[PATCH] net/9p: fix race condition on rdma->state in trans_rdma.c

Yizhou Zhao posted 1 patch 1 week, 3 days ago
[PATCH] net/9p: fix race condition on rdma->state in trans_rdma.c
Posted by Yizhou Zhao 1 week, 3 days ago
The rdma->state field is modified without holding req_lock in both
recv_done() and p9_cm_event_handler(), while rdma_request() accesses
the same field under the req_lock spinlock. This inconsistent locking
creates a race condition:

- recv_done() running in softirq completion context sets
  rdma->state = P9_RDMA_FLUSHING without acquiring req_lock

- p9_cm_event_handler() modifies rdma->state at multiple points
  (ADDR_RESOLVED, ROUTE_RESOLVED, ESTABLISHED, CLOSED) without
  req_lock

- rdma_request() uses spin_lock_irqsave(&rdma->req_lock, flags) to
  protect the read-modify-write of rdma->state

The race can cause lost state transitions: recv_done() or the CM
event handler could set state to FLUSHING/CLOSED while rdma_request()
is concurrently checking or modifying state under the lock, leading to
the FLUSHING transition being silently overwritten by CLOSING. This
corrupts the connection state machine and can cause use-after-free on
RDMA request objects during teardown.

Fix by adding req_lock protection to all rdma->state modifications in
recv_done() and p9_cm_event_handler(), matching the pattern already
used in rdma_request().
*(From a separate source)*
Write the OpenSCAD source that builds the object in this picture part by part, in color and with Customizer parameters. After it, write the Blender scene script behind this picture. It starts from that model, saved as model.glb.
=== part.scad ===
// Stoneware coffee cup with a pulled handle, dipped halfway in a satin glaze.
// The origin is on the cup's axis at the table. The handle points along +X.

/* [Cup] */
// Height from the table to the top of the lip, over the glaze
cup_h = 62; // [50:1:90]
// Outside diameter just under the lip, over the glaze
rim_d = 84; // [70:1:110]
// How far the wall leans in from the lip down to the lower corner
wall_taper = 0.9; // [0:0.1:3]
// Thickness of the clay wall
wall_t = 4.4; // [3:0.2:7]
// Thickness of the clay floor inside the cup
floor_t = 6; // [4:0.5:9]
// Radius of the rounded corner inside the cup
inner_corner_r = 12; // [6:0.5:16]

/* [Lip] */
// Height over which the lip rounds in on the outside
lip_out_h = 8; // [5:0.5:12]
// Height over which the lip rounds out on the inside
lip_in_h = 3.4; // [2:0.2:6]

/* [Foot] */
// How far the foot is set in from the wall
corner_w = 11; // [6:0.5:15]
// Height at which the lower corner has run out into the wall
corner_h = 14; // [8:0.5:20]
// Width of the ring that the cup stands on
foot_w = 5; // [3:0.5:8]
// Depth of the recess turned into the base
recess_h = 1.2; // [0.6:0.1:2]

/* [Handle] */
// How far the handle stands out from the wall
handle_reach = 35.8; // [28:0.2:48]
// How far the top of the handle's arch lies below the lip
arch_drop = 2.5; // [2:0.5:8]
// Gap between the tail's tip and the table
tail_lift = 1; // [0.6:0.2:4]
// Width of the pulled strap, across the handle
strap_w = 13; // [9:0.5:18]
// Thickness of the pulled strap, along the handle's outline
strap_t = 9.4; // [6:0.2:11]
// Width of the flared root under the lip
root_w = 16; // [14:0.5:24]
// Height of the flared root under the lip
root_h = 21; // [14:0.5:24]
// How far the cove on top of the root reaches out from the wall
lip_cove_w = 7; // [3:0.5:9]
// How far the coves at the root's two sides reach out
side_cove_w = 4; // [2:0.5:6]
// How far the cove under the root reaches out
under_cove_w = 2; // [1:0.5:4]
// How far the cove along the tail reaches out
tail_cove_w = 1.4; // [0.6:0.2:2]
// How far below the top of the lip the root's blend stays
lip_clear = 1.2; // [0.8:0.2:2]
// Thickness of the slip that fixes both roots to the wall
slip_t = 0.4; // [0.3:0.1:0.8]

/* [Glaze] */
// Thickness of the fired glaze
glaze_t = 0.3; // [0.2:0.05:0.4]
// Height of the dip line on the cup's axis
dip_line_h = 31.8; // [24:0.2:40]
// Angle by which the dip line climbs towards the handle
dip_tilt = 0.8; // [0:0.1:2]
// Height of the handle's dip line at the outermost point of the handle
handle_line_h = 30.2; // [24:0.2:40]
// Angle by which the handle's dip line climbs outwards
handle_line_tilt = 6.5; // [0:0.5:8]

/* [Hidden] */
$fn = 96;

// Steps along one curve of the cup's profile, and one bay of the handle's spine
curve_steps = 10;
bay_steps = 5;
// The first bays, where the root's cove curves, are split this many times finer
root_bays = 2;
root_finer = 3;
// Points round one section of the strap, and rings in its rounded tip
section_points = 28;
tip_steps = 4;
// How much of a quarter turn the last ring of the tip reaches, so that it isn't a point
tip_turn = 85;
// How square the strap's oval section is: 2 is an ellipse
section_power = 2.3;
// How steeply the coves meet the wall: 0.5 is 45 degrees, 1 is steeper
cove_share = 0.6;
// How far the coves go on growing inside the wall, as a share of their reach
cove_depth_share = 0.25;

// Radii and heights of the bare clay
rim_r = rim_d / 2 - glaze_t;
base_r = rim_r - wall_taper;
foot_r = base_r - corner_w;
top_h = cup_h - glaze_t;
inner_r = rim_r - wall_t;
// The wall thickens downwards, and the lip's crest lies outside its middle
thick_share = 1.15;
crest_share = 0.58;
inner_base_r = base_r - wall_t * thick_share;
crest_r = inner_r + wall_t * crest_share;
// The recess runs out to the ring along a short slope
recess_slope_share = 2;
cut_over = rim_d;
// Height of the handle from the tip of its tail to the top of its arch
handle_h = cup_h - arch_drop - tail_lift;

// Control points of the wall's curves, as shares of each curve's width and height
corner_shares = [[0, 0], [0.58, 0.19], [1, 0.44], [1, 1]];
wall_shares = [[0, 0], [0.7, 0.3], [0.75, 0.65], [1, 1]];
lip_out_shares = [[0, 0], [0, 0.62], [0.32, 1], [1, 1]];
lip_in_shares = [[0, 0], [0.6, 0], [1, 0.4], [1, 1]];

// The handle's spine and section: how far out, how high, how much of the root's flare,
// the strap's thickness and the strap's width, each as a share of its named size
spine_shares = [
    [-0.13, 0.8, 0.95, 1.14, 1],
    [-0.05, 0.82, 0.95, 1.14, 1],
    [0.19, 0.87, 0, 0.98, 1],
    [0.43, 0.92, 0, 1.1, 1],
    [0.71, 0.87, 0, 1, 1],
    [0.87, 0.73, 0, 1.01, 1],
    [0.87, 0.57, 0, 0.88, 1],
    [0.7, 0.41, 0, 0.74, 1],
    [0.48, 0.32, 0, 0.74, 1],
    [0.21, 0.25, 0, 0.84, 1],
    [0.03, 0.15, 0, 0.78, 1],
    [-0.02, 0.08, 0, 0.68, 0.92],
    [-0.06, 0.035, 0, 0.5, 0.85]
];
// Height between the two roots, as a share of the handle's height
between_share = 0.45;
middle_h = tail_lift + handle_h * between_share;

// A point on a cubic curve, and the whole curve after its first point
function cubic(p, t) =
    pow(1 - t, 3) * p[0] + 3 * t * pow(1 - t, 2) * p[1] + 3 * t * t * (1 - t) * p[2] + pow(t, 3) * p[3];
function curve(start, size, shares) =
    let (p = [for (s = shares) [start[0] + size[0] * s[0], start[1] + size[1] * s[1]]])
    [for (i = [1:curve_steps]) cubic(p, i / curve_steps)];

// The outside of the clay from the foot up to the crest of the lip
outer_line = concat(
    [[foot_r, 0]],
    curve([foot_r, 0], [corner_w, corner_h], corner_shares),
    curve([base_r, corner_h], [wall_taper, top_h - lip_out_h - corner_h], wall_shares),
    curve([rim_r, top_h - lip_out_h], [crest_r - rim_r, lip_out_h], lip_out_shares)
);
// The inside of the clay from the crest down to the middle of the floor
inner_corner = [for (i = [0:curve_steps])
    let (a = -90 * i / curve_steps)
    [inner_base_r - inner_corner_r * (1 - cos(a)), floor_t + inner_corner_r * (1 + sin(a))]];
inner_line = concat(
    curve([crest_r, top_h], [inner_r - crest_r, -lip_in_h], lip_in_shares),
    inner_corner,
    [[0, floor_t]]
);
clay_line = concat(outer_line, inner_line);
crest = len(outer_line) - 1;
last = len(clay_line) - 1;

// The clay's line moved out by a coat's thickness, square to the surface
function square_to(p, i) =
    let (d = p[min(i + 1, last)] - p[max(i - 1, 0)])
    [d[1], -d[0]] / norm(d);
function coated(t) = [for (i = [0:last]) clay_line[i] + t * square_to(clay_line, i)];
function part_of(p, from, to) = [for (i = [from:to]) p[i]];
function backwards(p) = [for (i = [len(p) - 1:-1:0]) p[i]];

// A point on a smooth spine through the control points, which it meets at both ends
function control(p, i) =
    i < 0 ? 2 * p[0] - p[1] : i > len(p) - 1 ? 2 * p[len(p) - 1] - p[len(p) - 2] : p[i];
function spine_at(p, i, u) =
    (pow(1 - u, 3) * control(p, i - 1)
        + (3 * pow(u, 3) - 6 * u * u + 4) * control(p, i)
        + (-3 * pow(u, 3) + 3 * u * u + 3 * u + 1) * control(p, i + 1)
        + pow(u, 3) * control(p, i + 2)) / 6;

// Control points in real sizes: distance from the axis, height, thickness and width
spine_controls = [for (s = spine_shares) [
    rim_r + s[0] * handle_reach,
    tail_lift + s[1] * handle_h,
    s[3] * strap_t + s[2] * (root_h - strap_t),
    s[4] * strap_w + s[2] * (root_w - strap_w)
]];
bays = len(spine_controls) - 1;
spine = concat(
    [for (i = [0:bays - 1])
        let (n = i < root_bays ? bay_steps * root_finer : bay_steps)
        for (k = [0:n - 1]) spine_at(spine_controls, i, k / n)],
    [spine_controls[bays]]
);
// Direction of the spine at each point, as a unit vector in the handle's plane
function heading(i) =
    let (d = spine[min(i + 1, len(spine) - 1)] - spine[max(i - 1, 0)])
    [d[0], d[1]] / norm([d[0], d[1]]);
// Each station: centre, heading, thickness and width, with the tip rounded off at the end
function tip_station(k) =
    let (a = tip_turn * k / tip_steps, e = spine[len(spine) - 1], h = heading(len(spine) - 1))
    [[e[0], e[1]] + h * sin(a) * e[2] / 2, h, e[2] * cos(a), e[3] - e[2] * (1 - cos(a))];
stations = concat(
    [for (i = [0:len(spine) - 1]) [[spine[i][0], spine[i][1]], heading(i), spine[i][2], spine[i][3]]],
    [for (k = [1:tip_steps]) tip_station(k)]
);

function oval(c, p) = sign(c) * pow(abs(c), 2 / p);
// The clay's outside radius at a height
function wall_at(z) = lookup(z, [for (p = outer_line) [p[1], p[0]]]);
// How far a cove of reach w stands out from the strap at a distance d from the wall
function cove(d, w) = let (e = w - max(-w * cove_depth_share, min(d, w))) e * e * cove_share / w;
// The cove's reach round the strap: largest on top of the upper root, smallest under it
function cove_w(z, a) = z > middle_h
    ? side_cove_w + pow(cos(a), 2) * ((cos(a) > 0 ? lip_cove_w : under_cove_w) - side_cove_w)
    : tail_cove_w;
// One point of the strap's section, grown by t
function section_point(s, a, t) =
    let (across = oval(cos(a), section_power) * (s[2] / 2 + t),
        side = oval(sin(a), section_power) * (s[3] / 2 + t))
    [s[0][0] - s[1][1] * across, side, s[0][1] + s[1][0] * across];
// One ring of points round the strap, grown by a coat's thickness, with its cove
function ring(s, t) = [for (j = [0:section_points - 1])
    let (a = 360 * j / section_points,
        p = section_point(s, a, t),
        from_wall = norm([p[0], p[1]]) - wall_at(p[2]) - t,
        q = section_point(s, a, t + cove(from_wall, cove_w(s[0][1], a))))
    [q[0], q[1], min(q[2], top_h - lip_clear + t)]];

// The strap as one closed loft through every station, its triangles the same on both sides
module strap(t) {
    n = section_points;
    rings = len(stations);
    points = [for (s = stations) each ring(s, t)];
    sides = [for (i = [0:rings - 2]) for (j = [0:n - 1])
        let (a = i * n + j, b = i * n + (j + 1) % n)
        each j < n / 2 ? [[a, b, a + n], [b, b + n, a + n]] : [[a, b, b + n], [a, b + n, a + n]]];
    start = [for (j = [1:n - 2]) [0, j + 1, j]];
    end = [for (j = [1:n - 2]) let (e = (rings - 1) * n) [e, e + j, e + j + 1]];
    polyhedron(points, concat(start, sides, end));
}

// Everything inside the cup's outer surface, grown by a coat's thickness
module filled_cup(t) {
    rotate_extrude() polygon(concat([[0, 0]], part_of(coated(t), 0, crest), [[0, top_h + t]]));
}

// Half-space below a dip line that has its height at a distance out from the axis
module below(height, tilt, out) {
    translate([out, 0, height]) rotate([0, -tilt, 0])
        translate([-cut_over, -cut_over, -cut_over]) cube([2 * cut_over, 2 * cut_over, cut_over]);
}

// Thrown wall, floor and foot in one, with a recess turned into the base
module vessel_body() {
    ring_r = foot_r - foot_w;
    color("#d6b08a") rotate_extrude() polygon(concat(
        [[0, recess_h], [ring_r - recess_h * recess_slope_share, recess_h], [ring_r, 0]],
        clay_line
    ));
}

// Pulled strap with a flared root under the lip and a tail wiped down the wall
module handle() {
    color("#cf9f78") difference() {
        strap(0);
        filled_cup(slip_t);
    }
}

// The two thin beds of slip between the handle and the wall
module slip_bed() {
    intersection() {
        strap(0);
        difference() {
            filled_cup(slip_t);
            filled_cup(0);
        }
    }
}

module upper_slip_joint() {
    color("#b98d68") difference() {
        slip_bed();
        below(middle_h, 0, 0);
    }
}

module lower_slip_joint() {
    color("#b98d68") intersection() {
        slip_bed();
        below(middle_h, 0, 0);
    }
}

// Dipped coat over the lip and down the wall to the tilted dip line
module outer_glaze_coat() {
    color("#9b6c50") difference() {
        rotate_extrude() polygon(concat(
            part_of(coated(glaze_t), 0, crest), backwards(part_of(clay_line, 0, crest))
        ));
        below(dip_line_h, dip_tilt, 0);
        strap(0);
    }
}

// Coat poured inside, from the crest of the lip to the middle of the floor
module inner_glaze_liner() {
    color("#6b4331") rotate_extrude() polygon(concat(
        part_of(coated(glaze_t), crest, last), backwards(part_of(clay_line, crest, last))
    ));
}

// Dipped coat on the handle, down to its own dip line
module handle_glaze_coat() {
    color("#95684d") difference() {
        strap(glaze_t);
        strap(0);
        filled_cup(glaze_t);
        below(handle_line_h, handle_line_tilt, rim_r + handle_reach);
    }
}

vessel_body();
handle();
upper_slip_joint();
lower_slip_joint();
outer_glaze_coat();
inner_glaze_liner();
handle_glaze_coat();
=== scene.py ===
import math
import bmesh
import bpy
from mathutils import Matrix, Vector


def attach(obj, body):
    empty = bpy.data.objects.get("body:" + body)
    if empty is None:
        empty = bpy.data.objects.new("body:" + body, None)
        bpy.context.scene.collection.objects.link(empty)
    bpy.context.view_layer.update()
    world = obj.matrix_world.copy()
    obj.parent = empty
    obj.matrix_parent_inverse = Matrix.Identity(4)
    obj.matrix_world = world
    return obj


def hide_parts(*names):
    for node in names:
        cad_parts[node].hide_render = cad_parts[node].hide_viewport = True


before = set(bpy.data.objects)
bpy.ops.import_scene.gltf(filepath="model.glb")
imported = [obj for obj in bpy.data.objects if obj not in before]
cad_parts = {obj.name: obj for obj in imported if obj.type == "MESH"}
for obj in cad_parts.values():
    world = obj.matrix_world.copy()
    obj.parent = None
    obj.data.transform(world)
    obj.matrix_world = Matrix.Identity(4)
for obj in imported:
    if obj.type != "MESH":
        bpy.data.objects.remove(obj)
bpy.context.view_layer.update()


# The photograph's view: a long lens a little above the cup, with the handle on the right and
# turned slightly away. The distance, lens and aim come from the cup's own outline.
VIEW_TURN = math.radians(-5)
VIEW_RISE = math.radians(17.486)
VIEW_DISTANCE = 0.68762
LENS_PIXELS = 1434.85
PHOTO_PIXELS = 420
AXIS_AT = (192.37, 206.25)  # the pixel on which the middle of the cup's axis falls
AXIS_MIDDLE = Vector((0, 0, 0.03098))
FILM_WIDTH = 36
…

Use spin_lock_irqsave/spin_unlock_irqrestore
in the CM event handler since it can race with recv_done() which runs
in softirq context.

Tested with a kernel module that races two threads (simulating
rdma_request and recv_done/CM handler) on rdma->state with proper
locking: 5.5M+ FLUSHING writes over 27M iterations with 0 lost
transitions.

Fixes: 473c7dd1d7b5 ("9p/rdma: remove useless check in cm_event_handler")
Reported-by: Yizhou Zhao <zhaoyz24@mails.tsinghua.edu.cn>
Reported-by: Yuxiang Yang <yangyx22@mails.tsinghua.edu.cn>
Reported-by: Ao Wang <wangao@seu.edu.cn>
Reported-by: Xuewei Feng <fengxw06@126.com>
Reported-by: Qi Li <qli01@tsinghua.edu.cn>
Reported-by: Ke Xu <xuke@tsinghua.edu.cn>
Assisted-by: GLM:GLM-5.1
Signed-off-by: Yizhou Zhao <zhaoyz24@mails.tsinghua.edu.cn>
---
diff --git a/net/9p/trans_rdma.c b/net/9p/trans_rdma.c
index aa5bd74..b4274f1 100644
--- a/net/9p/trans_rdma.c
+++ b/net/9p/trans_rdma.c
@@ -128,25 +128,36 @@ p9_cm_event_handler(struct rdma_cm_id *id, struct rdma_cm_event *event)
 {
 	struct p9_client *c = id->context;
 	struct p9_trans_rdma *rdma = c->trans;
+	unsigned long flags;
+
 	switch (event->event) {
 	case RDMA_CM_EVENT_ADDR_RESOLVED:
+		spin_lock_irqsave(&rdma->req_lock, flags);
 		BUG_ON(rdma->state != P9_RDMA_INIT);
 		rdma->state = P9_RDMA_ADDR_RESOLVED;
+		spin_unlock_irqrestore(&rdma->req_lock, flags);
 		break;
 
 	case RDMA_CM_EVENT_ROUTE_RESOLVED:
+		spin_lock_irqsave(&rdma->req_lock, flags);
 		BUG_ON(rdma->state != P9_RDMA_ADDR_RESOLVED);
 		rdma->state = P9_RDMA_ROUTE_RESOLVED;
+		spin_unlock_irqrestore(&rdma->req_lock, flags);
 		break;
 
 	case RDMA_CM_EVENT_ESTABLISHED:
+		spin_lock_irqsave(&rdma->req_lock, flags);
 		BUG_ON(rdma->state != P9_RDMA_ROUTE_RESOLVED);
 		rdma->state = P9_RDMA_CONNECTED;
+		spin_unlock_irqrestore(&rdma->req_lock, flags);
 		break;
 
 	case RDMA_CM_EVENT_DISCONNECTED:
-		if (rdma)
+		if (rdma) {
+			spin_lock_irqsave(&rdma->req_lock, flags);
 			rdma->state = P9_RDMA_CLOSED;
+			spin_unlock_irqrestore(&rdma->req_lock, flags);
+		}
 		c->status = Disconnected;
 		break;
 
@@ -184,6 +195,7 @@ recv_done(struct ib_cq *cq, struct ib_wc *wc)
 	struct p9_req_t *req;
 	int err = 0;
 	int16_t tag;
+	unsigned long flags;
 
 	req = NULL;
 	ib_dma_unmap_single(rdma->cm_id->device, c->busa, client->msize,
@@ -220,7 +232,10 @@ recv_done(struct ib_cq *cq, struct ib_wc *wc)
  err_out:
 	p9_debug(P9_DEBUG_ERROR, "req %p err %d status %d\n",
 			req, err, wc->status);
-	rdma->state = P9_RDMA_FLUSHING;
+	spin_lock_irqsave(&rdma->req_lock, flags);
+	if (rdma->state < P9_RDMA_FLUSHING)
+		rdma->state = P9_RDMA_FLUSHING;
+	spin_unlock_irqrestore(&rdma->req_lock, flags);
 	client->status = Disconnected;
 	goto out;
 }

--
2.43.0